A riesgo de provocar hartazgo o rechazo, definir de partida a África como un problema solo busca llamar la atención sobre la imperiosa necesidad de modificar los esquemas de relaciones que, desde la privilegiada óptica occidental, hemos ido definiendo con ese vasto continente. Visto tradicionalmente como amenaza –ligada fundamentalmente a terrorismo y flujos migratorios descontrolados–, como fuente de recursos naturales y mercado potencial (con China tomando la delantera) o como una simple casilla del tablero de competencia entre grandes potencias, África se enfrenta a problemas que hoy superan sus capacidades. Y el mantenimiento del rumbo actual, en un mundo globalizado tan interdependiente, no solo depara un panorama más preocupante para sus habitantes, sino también para quienes nos ubicamos en su vecindad.
Por supuesto, el protagonismo en la respuesta a los problemas que allí se acumulan debe ser de los propios africanos, dando sentido al tan repetido mantra de “soluciones africanas para problemas africanos”. Un lema que, en boca de los actores externos, apenas sirve para ocultar el mal disimulado desinterés de la comunidad internacional por lo que allí ocurre. Más centrados en seguir explotando sus riquezas y en establecer cordones sanitarios que traten (infructuosamente) de encapsular los conflictos y carencias que salpican su geografía, sigue siendo una asignatura pendiente asumir la corresponsabilidad que nos toca y contribuir decididamente a atender a las causas estructurales que alimentan su creciente inestabilidad y que oscurecen su futuro.
Por lo que respecta a los propios africanos es un hecho que, con la Unión Africana (UA) como referencia, todavía están lejos de contar con los mecanismos necesarios para encarar ese futuro con un mayor optimismo. No se trata tanto de que no haya liquido alguno en la botella –ahí está la puesta en marcha de la Zona de Libre Comercio Continental Africana (AfCFTA, por sus siglas en inglés) como buen ejemplo, añadido a las quince comunidades económicas regionales ya existentes–, como de que el ritmo de llenado es demasiado lento para atender los retos y desafíos que demandan los tiempos. Sea para prevenir exitosamente los procesos que conducen a la violencia, satisfacer las necesidades básicas de sus 1.300 millones de habitantes, capacitar al enorme capital humano que atesora el continente, crear las infraestructuras viarias y de comunicaciones que faciliten las relaciones humanas y económicas, erradicar la corrupción o asentar gobiernos legítimos, la sensación generalizada es que la lista de tareas pendientes supera a la de capacidades reales.
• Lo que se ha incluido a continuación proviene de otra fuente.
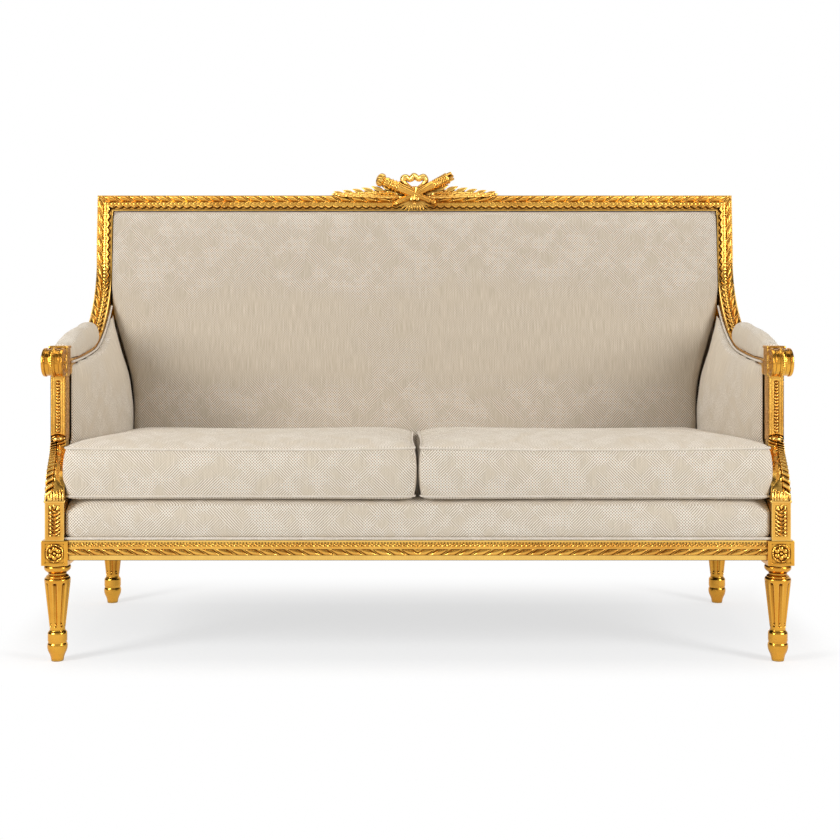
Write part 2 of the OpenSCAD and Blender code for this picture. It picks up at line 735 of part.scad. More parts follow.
// Widths that the soft pieces share: half-width of the back pad at a height,
// face of an inside arm at a depth and height, and room for a cushion beside it
top_in = top_out - frame_w;
flare_below = 123;
flare_above = 152;
arm_front_stuffing = 13.5;
arm_skin = 3;
cushion_room = 4;
pad_floor = deck_top + soft_gap;
pad_top = back_h - (frame_w + 2 * (welt_r + soft_gap)) * cos(back_rake);
pad_bend = arm_h + flare_above;
pad_low_half = frame_in - arm_stuffing;
pad_mid_half = frame_in - soft_gap;
pad_high_half = top_in - 2 * (welt_r + soft_gap);
cushion_back = post_front(deck_top) - back_swell_low - cushion_bulge - cushion_play;
function pad_half(z) = mix(pad_low_half, pad_mid_half,
    smooth((z - arm_h + flare_below) / (flare_below + flare_above)))
    + (pad_high_half - pad_mid_half) * clamp01((z - pad_bend) / (pad_top - pad_bend));
function arm_face(d, z) = min(frame_in - arm_skin, mix(frame_in - arm_front_stuffing,
    pad_half(z) + soft_gap * 2, clamp01((d - post_rear) / (cushion_back - post_rear))));
function deck_half(d) = min(leg_x - foot_w / 2, arm_face(d, deck_top)) - soft_gap * 2;
function seat_half(d) = min(leg_x - foot_w / 2 - cushion_room, arm_face(d, deck_top) - cushion_bulge)
    - soft_gap * 2;

// Square of unit side with round corners, each point followed by the way that its side draws in
corner_steps = 4;
side_steps = 8;
function soft_square(rx, ry) = concat(
    [for (a = [-90:90 / corner_steps:0]) [1 - rx + rx * cos(a), ry + ry * sin(a), 0, 0]],
    [for (i = [1:side_steps - 1]) let (t = i / side_steps) [1, mix(ry, 1 - ry, t), -sin(180 * t), 0]],
    [for (a = [0:90 / corner_steps:90]) [1 - rx + rx * cos(a), 1 - ry + ry * sin(a), 0, 0]],
    [for (i = [1:side_steps - 1]) let (t = i / side_steps) [mix(1 - rx, rx, t), 1, 0, -sin(180 * t)]],
    [for (a = [90:90 / corner_steps:180]) [rx + rx * cos(a), 1 - ry + ry * sin(a), 0, 0]],
    [for (i = [1:side_steps - 1]) let (t = i / side_steps) [0, mix(1 - ry, ry, t), sin(180 * t), 0]],
    [for (a = [180:90 / corner_steps:270]) [rx + rx * cos(a), ry + ry * sin(a), 0, 0]],
    [for (i = [1:side_steps - 1]) let (t = i / side_steps) [mix(rx, 1 - rx, t), 0, 0, sin(180 * t)]]
);

// Stuffed deck under the cushions
deck_round = 9;
deck_corner_shares = [0.004, 0.01];
deck_side_share = 1.7;
deck_front = deck_setback;
deck_back = post_foot_d - soft_gap;
function deck_ring(inset, z, side = 1) = [for (q = soft_square(deck_corner_shares[0], deck_corner_shares[1]))
    let (d = mix(deck_front + inset, deck_back - inset, q[1]), w = deck_half(d) - inset * side)
        [mix(-w, w, q[0]), d, z]];
module seat_deck_pad() {
    cloth() place() loft(concat(
        [deck_ring(welt_r, frame_top + soft_gap), deck_ring(welt_r, frame_top + 4 * welt_r + soft_gap),
            deck_ring(0, frame_top + 5 * welt_r)],
        [for (a = [0:30:90])
            deck_ring(deck_round * (1 - cos(a)), deck_top - deck_round * (1 - sin(a)), deck_side_share)]
    ));
}
deck_welt_lift = 6;
module deck_welt() {
    x1 = leg_x - foot_w / 2 - soft_gap;
    piping() place() translate([-x1, deck_front - joint_gap, frame_top + deck_welt_lift])
        rotate([0, 90, 0]) cylinder(r = welt_r, h = 2 * x1, $fn = 24);
}

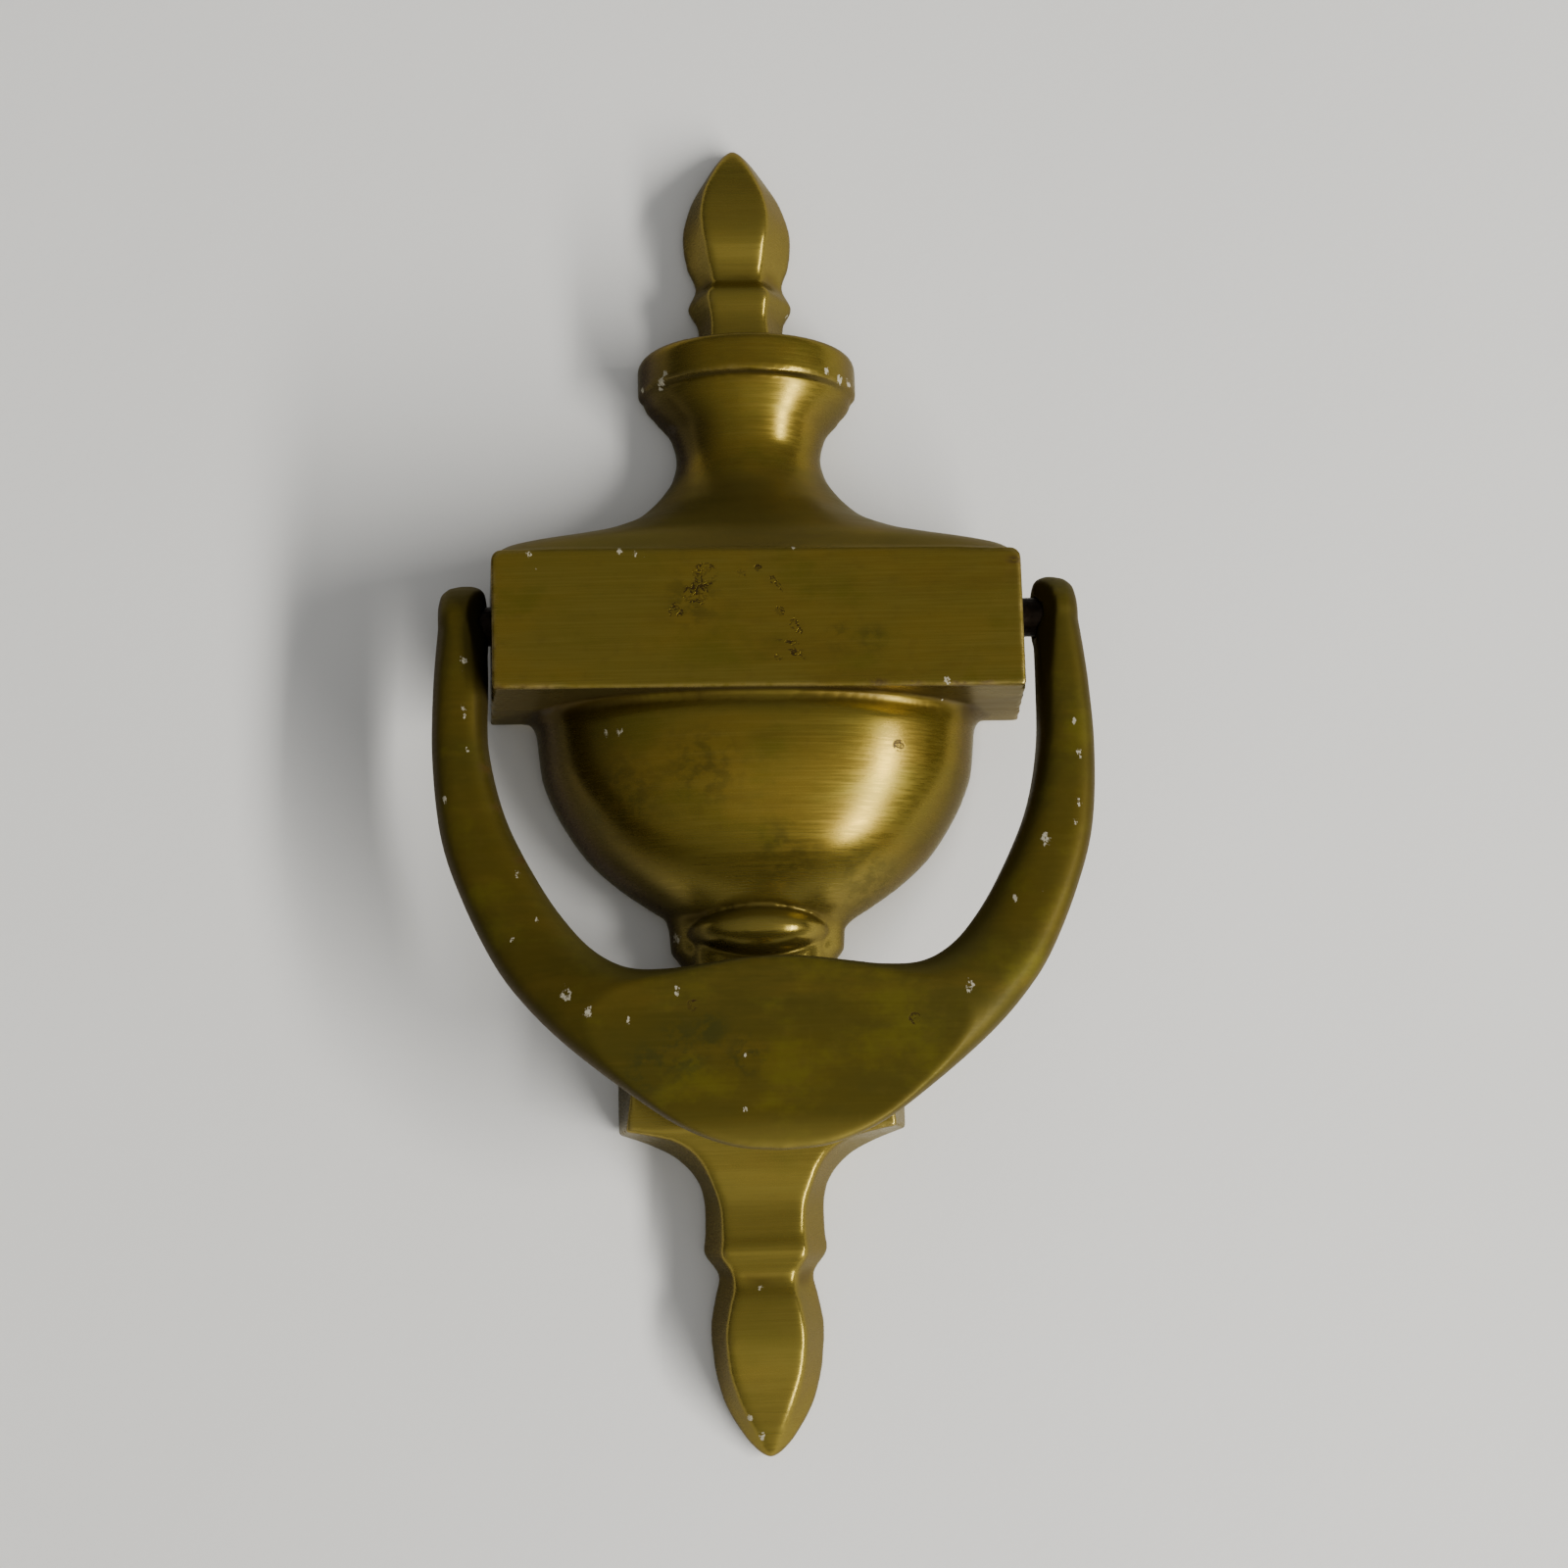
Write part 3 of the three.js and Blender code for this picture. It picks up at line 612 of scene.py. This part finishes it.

Y no tanto por falta de potencialidades como por falta de voluntad para rentabilizarlas y ponerlas al servicio de una agenda común.
Por eso, visto desde la Unión Europea, lo que más destaca es la creencia de que basta con lo que estamos haciendo hasta ahora no solo para tranquilizar nuestras conciencias sobre un pasado tan trágico en el que fuimos responsables directos sino, sobre todo, para neutralizar los riesgos y amenazas que pesan sobre nuestras cabezas en el futuro inmediato. Es un hecho que África acumula ya varias décadas perdidas y que el ritmo de crecimiento económico del continente está todavía por debajo de su crecimiento demográfico. Sabemos igualmente que a mediados de este siglo la población se habrá duplicado; lo que supone un enorme reto para poder cubrir las necesidades básicas y ofrecer una vida digna a los 2.500 millones de africanos de entonces.
Y si alguien puede pensar que basta con aumentar limitadamente los fondos de ayuda al desarrollo o aumentar ligeramente los contingentes de productos africanos que pueden entrar en el mercado común –mientras se incrementan mucho más los fondos para establecer vallas y filtros que les impidan llegar hasta el territorio comunitario– es que sencillamente se ha salido de la realidad para entrar en una ensoñación absolutamente infundada. Desgraciadamente la UE –y lo mismo cabe decir de otros actores externos tanto o más poderosos– parece instalada en esa posición. Ejemplos como el escaso peso en la búsqueda de soluciones para el conflicto de Libia muestra bien a las claras la falta de ambición de unos vecinos que en ningún caso podrán escapar de las consecuencias de lo que allí ocurra.
No deja de ser chocante la reacción de Washington y Bruselas, criticando a China por su creciente relación con el continente sin establecer ningún tipo de condicionalidad en términos de derechos humanos o fomento de la democracia, como si el balance occidental en estos terrenos fuera inmaculado. Lo que, en consecuencia, se plantea como camino no ya prioritario sino radicalmente obligatorio es entender que el desarrollo propio no puede asentarse en el subdesarrollo de nuestros vecinos y que, igualmente, nuestra seguridad no puede lograrse a costa de la inseguridad de quienes nos rodean.